OK, t'is blaspheme to question the MLB leadership about the long-overdue embrace of instant replay. Truth is, they should have done it five years ago. If the Yanks lose tonight because some fat slob, who should be taking Thruway tolls, misses a call at home plate, we'll be screaming for Bud Selig's hair gerbil - just letting this ridiculousness continue for so long.
Selig - who once proposed putting Spider-Man 3 movie logos on the bases - claims to honor the grand traditions of baseball, especially when those grand traditions are grandly profitable. So OK - I get the move toward instant replay. It had to happen.
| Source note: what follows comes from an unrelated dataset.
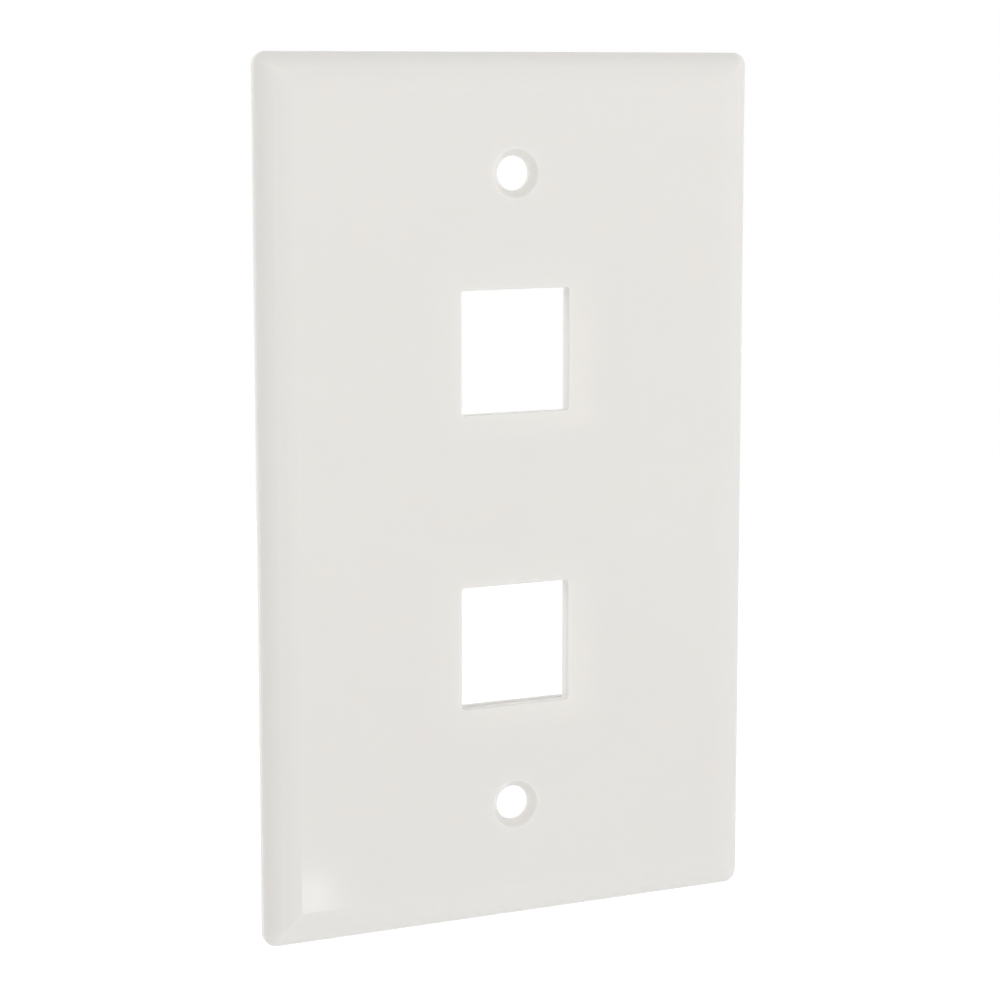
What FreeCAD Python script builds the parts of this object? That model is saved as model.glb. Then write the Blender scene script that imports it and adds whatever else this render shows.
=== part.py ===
"""Two-port keystone wall plate, single gang, moulded in one piece.

The plate stands upright, as it is mounted: +Z is up, +X is to the right of someone who faces it,
and its front looks towards -Y. The origin is the centre of the wall plane, the plane in which the
rear rim meets the wall. Heights are measured from that plane towards the front. All sizes are in
millimetres and all angles in degrees.
"""

import FreeCAD, Part
import math
import os
from collections import namedtuple

Vector = FreeCAD.Vector

# Outline and moulded wall
plate_width = 69.85        # single gang, 2.75 in
plate_height = 114.3       # single gang, 4.5 in
corner_radius = 1.8        # corners of the outline
face_height = 3.2          # flat face above the wall plane
face_wall = 1.9            # thickness of the face
rim_wall = 1.8             # thickness of the rim that meets the wall
mould_edge_radius = 0.2    # no outer edge of a moulding is sharper

# Front border: an upright skirt, a steep shoulder and a shallow ramp up to the flat face
skirt_height = 1.3
lip_radius = 0.5           # softened edge between skirt and shoulder
shoulder_width = 2.0
border_width = 4.5         # shoulder and ramp together
ramp_rise = 0.45           # the rest of the height is the shoulder's
ridge_angle = 2.0          # the ramp meets the face almost without a ridge

# Rear hollow, which follows the border from inside
hollow_corner_radius = 1.0
hollow_skirt_height = 0.3
hollow_lip_radius = 0.2
hollow_shoulder_width = 1.3
hollow_border_width = 3.4
hollow_ramp_rise = 0.3

# Two oval-head screws into the box
screw_spacing = 83.34      # 3 9/32 in, the fixed spacing of a single-gang box
screw_hole_radius = 2.25   # clears a No. 6 screw
screw_hole_wall = 0.4      # the hole is relieved from behind, down to this thickness
countersink_radius = 3.2
countersink_angle = 82.0   # full angle of the screw head
boss_radius = 4.6          # ring behind each hole, which keeps the face from bowing
boss_wall = 1.2
boss_draft = 0.15          # how much wider the ring is at its root

# Two keystone ports, one above the other
port_count = 2
port_pitch = 38.8
port_drop = 0.7            # the openings sit low, because the latch above each needs more room
opening_width = 15.4
opening_height = 16.1
opening_corner = 0.4
edge_round = 0.25          # softened front edge of each opening and countersink
port_wall = 1.3            # thickness of the face inside the collars

# What holds a jack behind each opening
catch_depth = 8.2          # from the front face to the catch bars
catch_thickness = 1.6
catch_gap = 19.4           # between the two catch bars
hook_room = 1.2            # from the lower bar's edge down to the collar's floor
latch_room = 2.3           # from the upper bar's edge up to the collar's roof
hook_lead = 0.4            # chamfer that the fixed hook slides over
latch_lead = 0.9           # chamfer that pushes the latch aside
cheek_gap = 4.0            # from the opening's side to the collar's cheek
collar_wall = 1.5
collar_corner = 1.0        # rounded outer corners of the collar

# Stiffening ribs in the rear hollow
rib_thickness = 1.2
rib_clearance = 0.3        # the ribs stop short of the wall plane
rib_offset = 8.0           # of the side ribs, above and below a port's centre

# Round marks that the ejector pins leave on the rear of the face
ejector_radius = 2.0
ejector_depth = 0.12
ejector_inset = 9.0        # from the outline
ejector_rows = 4

# Worked out from the sizes above
half_width = plate_width / 2
half_height = plate_height / 2
ceiling = face_height - face_wall                     # height of the face's rear surface
root = ceiling + face_wall / 2                        # rear features are rooted inside the face
sink_slope = math.tan(math.radians(countersink_angle / 2))
sink_bottom = face_height - (countersink_radius - screw_hole_radius) / sink_slope
collar_end = face_height - catch_depth - catch_thickness
collar_half_width = opening_width / 2 + cheek_gap + collar_wall
collar_bottom = -catch_gap / 2 - hook_room - collar_wall
collar_top = catch_gap / 2 + latch_room + collar_wall
port_centres = [port_pitch * (i - (port_count - 1) / 2) - port_drop for i in range(port_count)]
screw_heights = [-screw_spacing / 2, screw_spacing / 2]

Border = namedtuple("Border", "skirt lip shoulder width ramp_rise")
front_border = Border(skirt_height, lip_radius, shoulder_width, border_width, ramp_rise)
rear_border = Border(hollow_skirt_height, hollow_lip_radius, hollow_shoulder_width,
                     hollow_border_width, hollow_ramp_rise)


def block(x, height, z):
    """A box from its low and high limits in x, in height above the wall plane and in z."""
    return Part.makeBox(x[1] - x[0], height[1] - height[0], z[1] - z[0],
                        Vector(x[0], -height[1], z[0]))


def upright_edges(box):
    """The edges of a box that run from front to rear."""
    return [edge for edge in box.Edges if abs(edge.tangentAt(edge.FirstParameter).y) > 0.5]


def bowed(outer, inner, last_slope):
    """Centre, radius and first slope of the arc that rises inwards and flattens to a last slope."""
    mean = math.atan2(inner.y - outer.y, outer.x - inner.x)
    radius = (inner - outer).Length / (2 * math.sin(mean - last_slope))
    centre = inner - Vector(math.sin(last_slope), math.cos(last_slope)) * radius
    return centre, radius, 2 * mean - last_slope


def arc(centre, radius, start, end):
    """An arc edge between two angles, measured in the section's plane."""
    points = [centre + Vector(math.cos(turn), math.sin(turn)) * radius
              for turn in (start, (start + end) / 2, end)]
    return Part.Arc(*points).toShape()


def section(reach, top, border):
    """Half of the plate's section, as a face, with its reach along +X and its height along -Y.

    The shoulder flattens until it has the slope at which the ramp starts, so they meet smoothly.
    """
    skirt_top = Vector(reach, border.skirt)
    shoulder_end = Vector(reach - border.shoulder, top - border.ramp_rise)
    ramp_end = Vector(reach - border.width, top)
    ridge = math.radians(ridge_angle)
    ramp_centre, ramp_radius, ramp_slope = bowed(shoulder_end, ramp_end, ridge)
    shoulder_centre, shoulder_radius, _ = bowed(skirt_top, shoulder_end, ramp_slope)

    # The lip touches the skirt, which is straight, and the shoulder from inside.
    across = reach - border.lip - shoulder_centre.x
    along = math.sqrt((shoulder_radius - border.lip) ** 2 - across ** 2)
    lip_centre = shoulder_centre + Vector(across, along)
    lip_turn = math.atan2(along, across)

    foot = Vector(reach, 0)
    edges = [
        Part.LineSegment(Vector(0, 0), foot).toShape(),
        Part.LineSegment(foot, lip_centre + Vector(border.lip, 0)).toShape(),
        arc(lip_centre, border.lip, 0, lip_turn),
        arc(shoulder_centre, shoulder_radius, lip_turn, math.pi / 2 - ramp_slope),
        arc(ramp_centre, ramp_radius, math.pi / 2 - ramp_slope, math.pi / 2 - ridge),
        Part.LineSegment(ramp_end, Vector(0, top)).toShape(),
        Part.LineSegment(Vector(0, top), Vector(0, 0)).toShape(),
    ]
    return Part.Face(Part.Wire(edges)).mirror(Vector(0, 0, 0), Vector(0, 1, 0))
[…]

But - and I hate to say this - Selig's been right: We'll lose something here. Any time baseball inches closer to the NFL, we throw overboard a little more of our humanity. Frankly, there is nothing more galling in sports than subjecting 60,000 fans in a stadium - sometimes in rain or freezing temperatures - to a 10-minute wait, while technicians haggle over some call that matters to a guy's personal stats.
It's common on Super YES-Mo for the Yankee announcers to be divided over whether a guy is out or safe. The camera angles just don't allow an easy answer. So in those moments - at times in blowouts, like yesterday - everybody in the bleachers will just stand around and wait. Three calls for each manager to challenge? We know what will happen: They'll wait for the TV replay - order the players to create a delay, while someone watches the video feed, and if it's remotely close, they'll issue a challenge.
Does anyone think Billy Martin would have ever gone a game without using all three challenges? These are like timeouts in the last two minutes of a basketball game. Need to get a pitcher up in the bullpen? Challenge the last play. You bought yourself five minutes, while the matter is considered in New York.
This could add 20 minutes to a game. Thus, the 7:10 p.m. game ends around 11:30 p.m., long after Yours Truly is in bed, dreaming of Slade Heathcott in a geisha dress.
Tonight, we play the Redsocks, which generally adds 10 minutes to a game. You could factor in another 10 to cover the booing of A-Rod. If orange is the new black, five is the new four-hour game.